On December 18, 2009, the Sixth District Court of Appeal (in San Jose) decided In re Criscione (2009) 180 Cal. App. 4th 1446. The Court held there was evidence that Mr. Criscione, who had strangled his girlfriend, remained dangerous years later based on the seriousness of his crime, his history of abusing female partners, and the lack of a strong record of rehabilitation addressing this history. The Court upheld the Board’s decision, even though the Board failed at the hearing to tie all these pieces together by explaining the “nexus” (or connection) between Mr. Criscione’s history and his current dangerousness. It was enough, the Court held, that the Board had relied on a recent psychological evaluation that noted his potential for violence in future relationships with women.

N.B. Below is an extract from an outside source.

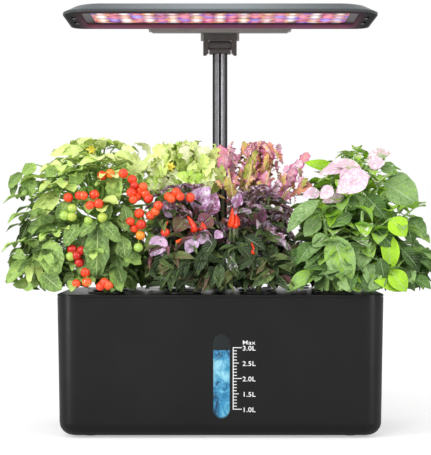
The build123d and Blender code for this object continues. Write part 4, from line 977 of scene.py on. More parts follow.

On February 4, 2010, the federal district court in Sacramento ordered the Board to stop applying Proposition 9 (Marsy’s Law) to plaintiffs in Gilman v. Davis (Case No. CIV. S-05-830 LKK/GGH). The court held that Marsy’s Law, which drastically increased the period between parole hearings, is probably unconstitutional when applied to prisoners whose crimes were committed before the law passed. The court will conduct further hearings to determine whether it is unconstitutional. If it is, the Board can no longer deny prisoners parole for up to 15 years. Check back here for updates on this.
On March 25, 2010, the Second District Court of Appeal (in Los Angeles) decided In re Loresch (2010) 183 Cal. App. 4th 150. There, the Court rejected the Governor’s decision, which relied on the crime’s seriousness and on speculation that Mr. Loresch could relapse into drug abuse and become violent. After reinstating the Board’s parole grant and ordering Mr. Loresch’s release, the Court further urged the Governor to reconsider his approach to the parole consideration process in order to restore confidence in the Board’s determinations, and to stop second-guessing their findings. This was one of the first cases in which the court took this extra step to speak directly to the Governor.
On April 22, 2010, the Ninth Circuit Court of Appeals decided Hayward v. Marshall (9th Cir. 2010) 603 F.3d 546. In preceding years, dozens (if not hundreds) of cases were held up as the Ninth Circuit considered whether and how federal courts should review parole decisions in California. The case ended badly for Mr. Hayward, who was returned to prison after years on the outside because the Court found some evidence that he remained dangerous. However, the outcome was not significant for most lifers pursuing challenges in federal court after losing in state court. Hayward simply said that, like state courts, federal courts must consider whether the Board or Governor followed Lawrence by denying parole only where current evidence showed that a prisoner would endanger public safety. The Hayward Court also said that lifers whose petitions are denied in the federal district court have to obtain a “certificate of appealability” in order to pursue their cases into the Ninth Circuit Court of Appeals. Perhaps the worst part of the case is that the Ninth Circuit said that a “low to moderate” risk finding (as opposed to “no risk” or simply a “low risk”) in a psychological evaluation could support denial of parole in some cases. This may cause problems for lifers until the state courts address this issue directly.
On May 12, 2010, the First District Court of Appeal (in San Francisco) decided In re Calderon (2010) 184 Cal. App. 4th 670. That court picked up where Loresch left off, observing that the Governor’s decisions are clearly made not by the Governor, but by his legal staff. The Court urged these people to understand the “magnitude of the problem” of their refusal to follow the law, which forces courts to step in.
On May 24, 2010, in Pearson v. Muntz (9th Cir. 2010) 606 F. 3d 606, the Ninth Circuit Court of Appeals headed off the California Attorney General’s attempts to argue that, after Hayward, California lifers have no right to parole. In strong language, the Court addressed the Attorney General’s “fundamental misunderstandings of Hayward,” it and clarified that lifers can pursue their challenges in federal court. Further, once cases reach federal court, the requirements of Lawrence (that parole decisions be based on current evidence of danger) must apply.
On June 8, 2010, the First District Court of Appeal (in San Francisco) decided In re Shippman, 2010 WL 2282569 (Case No. A125182). The Court held there was evidence that the 70 year-old prisoner, who had killed his wife seventeen years earlier, remained dangerous because “he lacked insight into his irrational need to control the love and affection of others, and his parole plans were marginal.”
On June 11, 2010, the Third District Court of Appeal (in Sacramento) decided In re Ross, 2010 WL 2338031 (Case No. C062466). The Court reviewed the Governor’s decision in a case that had been sent back to him after the lifer’s earlier habeas victory. The Court held that, when the case comes back to the Governor, he can consider new evidence not previously addressed as long as it relates to public safety.